Water, water everywhere…

We had a heavy rainstorm this afternoon, right before I was to bicycle home. 20 minutes after it started, it was already over my shoes so I left the bike at the deaf office and took a tuk-tuk home. These two girls got a bit damp on their way home on the streets of the Boeung Tum Pun neighborhood.

This is the type of tuk-tuk I was in. My shoes were in water when I was sitting IN the tuk-tuk. I have never seen Boeung Tum Pun flood so deep so fast before.

CSR–Boncafé

Corporate Social Responsibility (CSR) is the idea that a company should play a positive role in the community and consider the environmental and social impact of business decisions. (Business Development Bank of Canada)

Boncafe in Phnom Penh has taken CSR seriously and approached the Maryknoll Deaf Development Programme about training deaf people how to make coffee. DDP thought that was a wonderful idea!

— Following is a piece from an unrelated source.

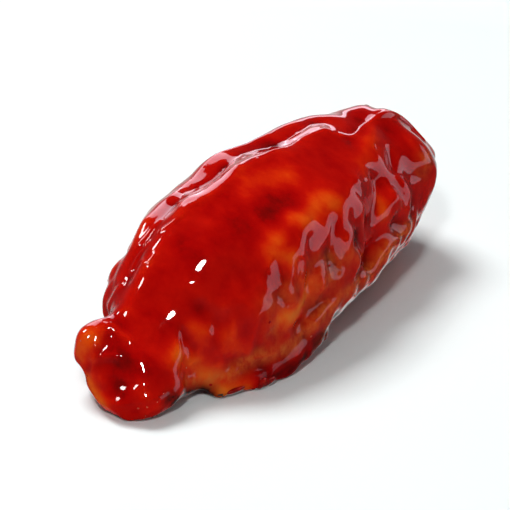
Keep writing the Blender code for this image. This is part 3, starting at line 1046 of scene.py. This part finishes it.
# %% World
DIM_ROOM = 0.02
LOW_WALL = 0.05
TABLE_GLOW = 0.07
FAR_TABLE_GLOW = 0.70
PALE_WALL = 1.0
FAR_SIDE = (0.78, 0.96)
WALL_FADES = (0.05, 0.45)
HORIZON = (-0.06, 0.03)
world = bpy.data.worlds.new("studio")
bpy.context.scene.world = world
world.use_nodes = True
world_net = world.node_tree
seen = add_node(world_net, "LightPath").outputs["Is Camera Ray"]
way = add_node(world_net, "TexCoord").outputs["Generated"]
height = add_node(world_net, "SeparateXYZ", {0: way}).outputs["Z"]
looking = -direction(VIEW_AZIMUTH, VIEW_ELEVATION)
far_side = add_node(world_net, "VectorMath", {0: way, 1: looking}, operation="DOT_PRODUCT")
table = rescale(world_net, far_side.outputs["Value"], *FAR_SIDE, TABLE_GLOW, FAR_TABLE_GLOW)
wall = rescale(world_net, height, *WALL_FADES, LOW_WALL, DIM_ROOM)
over_table = rescale(world_net, height, *HORIZON, 0.0, 1.0)
room = add_node(world_net, "Mix", {0: over_table, 2: table, 3: wall}).outputs[0]
seen_wall = calculate(world_net, "MULTIPLY", seen, PALE_WALL)
brightness = calculate(world_net, "MAXIMUM", room, seen_wall)
world_net.links.new(brightness, world_net.nodes["Background"].inputs["Strength"])
world_net.nodes["Background"].inputs["Color"].default_value = (1.0, 1.0, 1.0, 1.0)

# %% [markdown]
# ## Camera
#
# A long lens from a little above and from the left, as food is usually shot. The further the camera
# stands, the less the near end swells, so it stands well back, and the lens is worked out from the
# width that the picture has to hold.

# %% Camera
FRAME_WIDTH = 83.2 * MM
CAMERA_DISTANCE = 0.75
camera_data = bpy.data.cameras.new("camera")
camera = bpy.data.objects.new("camera", camera_data)
bpy.context.scene.collection.objects.link(camera)
toward_camera = direction(VIEW_AZIMUTH, VIEW_ELEVATION)
camera.location = MIDDLE + toward_camera * CAMERA_DISTANCE
camera.rotation_mode = "QUATERNION"
camera.rotation_quaternion = toward_camera.to_track_quat("Z", "Y")
camera_data.lens = camera_data.sensor_width * CAMERA_DISTANCE / FRAME_WIDTH
camera_data.clip_start = 0.01
camera_data.clip_end = 20.0
bpy.context.scene.camera = camera
bpy.context.scene.view_settings.view_transform = "Standard"
print("the lens is", round(camera_data.lens), "mm")

# %% [markdown]
# ## Check the size
#
# The dressed wing has to fill the same box as its solid. Both boxes are measured, and the last
# line prints how far the box grew.

# %% Write the sizes and finish
visual_box = [list(corner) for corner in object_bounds()]
grown = [round(1000 * (new - old), 2) for new, old in zip(sum(visual_box, []), sum(cad_box, []))]
print("the box grew by", grown, "mm")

The training at DDP was in two sessions on two different days, one day for deaf people from Kampong Cham Province and the second day for learners from Phnom Penh. Here Pakheday, the trainer, explains some of the basics of making good coffee.

Here he explains the hardware on the commercial coffee making machine. The goal of the training was to provide a marketable skill that the deaf people can use to set up their own businesses.

The training was hands-on and each student made one of the coffee varieties. The DDP staff suffered caffeine overload from drinking so many of the demonstration coffees!

Certificates were presented at the end of the day of training. Now the DDP Job Training Project staff will follow up with the trainees to see if they are able to capitalize on what they have learned.

On the third morning, without the students, the DDP staff made videos of all the coffee varieties and the processes for making them. The videos can be used for review and reinforcement of what was learned.

Thank you, Boncafe!

Coming Along

The new church at St. Joseph Parish is moving along. Now much of the outer building is in place although enough is missing that it is hard to visualize what the final structure will look like. Here workmen load cement into a large tub for a crane to lift it to the rear of the building.

Cultures are different…

This tuk-tuk driver, a man, is wearing a hat that would be considered women’s fashion in the United States. He might recognize it as a woman’s hat and just doesn’t care, but more likely he doesn’t identify it as for a woman and just puts it on because it’s available and he wants a hat. It is not uncommon for men to be seen in Cambodia wearing styles or garments that would be considered feminine in the US, maybe in the western world. Probably they are not aware of how those garments are worn in the west and also, too, they don’t care. A lot of life here is focused on survival, and questions about aesthetics and propriety just don’t arise.

Bon Café Training

Bon Café is a socially-conscious business supplying hardware and coffee and accessories to the thousands of coffee shops in Phnom Penh. They have volunteered to teach coffee-making skills to interested deaf people who may be able to use that to create an employment opportunity. Today they had the first training session. Ten deaf persons learned about coffee making and Bon Café staff learned what a challenge it is to work with deaf people with sign language. More power to Bon Café!

The Sun Is a Factor

This is what a common family home looks like in Phnom Penh. The building has four apartments, each one room wide. The ground floors have roll-up or sliding gates so that cars can be brought into the living room at night. Especially notable is the fourth floor–an open space with a roof. It prevents the heat of the sun from reaching the lower floors and makes a big difference in the interior temperatures.

Annual Staff Meeting

Every year DDP tries to have an all-staff meeting away from the office to give the staff a chance to have fun together in addition to receiving updates and information about changes. In the past we usually went away for two or three nights, but this year, because of the budget cuts, we had a one-day meeting at a resort center near Phnom Penh. The meeting was quite good. Here Op Siphal, the Maryknoll office manager, explains the workings of the National Social Security Fund while Sreynuch interprets in sign language.

Collaboration with Caritas Cambodia

Maryknoll Cambodia has a Memorandum of Understanding with the government of Cambodia that allows the Deaf Development Programme to operate legally in the kingdom. That MOU will end in December and today the management team of DDP met with the administration of Caritas Cambodia to see about DDP’s becoming part of Caritas Cambodia’s MOU.